True story - PhD economist I loosely work with was told by his doctor to get a test. The economist asked the cost, the chance of an accurate detection, false positives, false negatives, and risks and rewards to treatment. The doctor was unable/unwilling to provide the info, so my coworker researched things himself and turned down the test against the doctors advice. In that case the math wasn't even close since it turned out, iirc, that the condition being tested for was so rare at my coworkers age and with his medical history, and the false positive rate was so high. He'd have literally gained no statistically significant information from the outcome.
Back on topic, I would borrow, beg, and steal the $1,000.
Wow, what a lousy insurance plan. .
Look at Michael Douglas, the actor. He went to his doctor in Jan with a sore throat that wouldn't heal and they did every test and shrugged their shoulders, even though he's a heavy drinker and smoker. He went back in June with throat cancer and will probably be gone in a few months. Who dropped the ball? He said he knew the chain smoking was bad, but he has way 'too much stress' in his life to quit. Dying will definitely take care of the stress.
@op - your analogy holds, but the math is more complicated. The patient has a 2% or greater chance of having the disease, but what does detection do to his prognosis?

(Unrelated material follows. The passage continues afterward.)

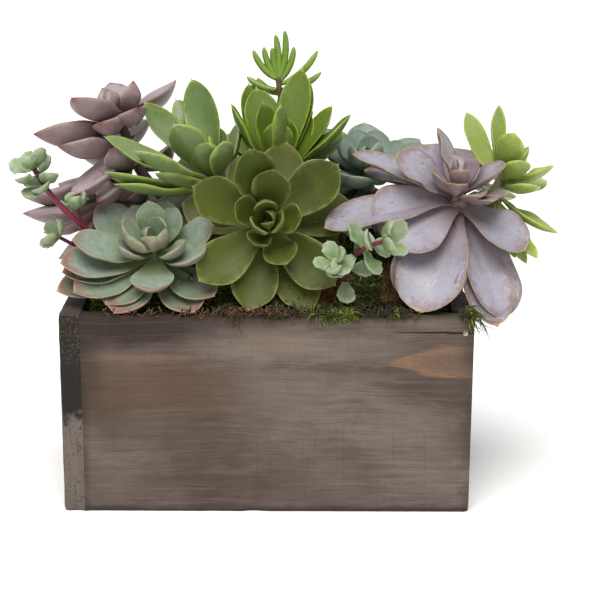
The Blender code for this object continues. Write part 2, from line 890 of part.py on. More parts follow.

And in comparison to most decisions I have to make during a 15-30 minute visit, this math is fairly simple. The supporting data for most conditions usually isn't that clear cut. The benefits to early detection of colon cancer and (most importantly) pre-cancerous polyps are pretty well established. When you start talking about prostate or lung cancer, things get VERY muddy.
I do NOT want to imply that a decision not to get tested is irrational. I would be in a different situation than him, because I would have access to the money. If I were a subsistence farmer in Haiti, saving up $1000 and blowing it on a screening colonoscopy would probably be irrational.
Regarding your co-worker, it's a common situation. As much as would like to claim we doctors could balance all these probabilities in our head, we're usually not that smart, and don't have that much time. And when a professor does crunch the numbers, we often end up with statistics like "the risk of getting cancer from a single [TSA xray] scan at about 1 in 30 million" which is near useless for decision making.
Am I willing to risk a 2 in 30 million chance of cancer to take a round trip to Vegas? Yeah, I guess so. Driving around town is far more dangerous. But do we want to risk that on a national basis? Now, keep in mind that statistics extrapolated out to "1 in 30 million" are highly suspect anyway.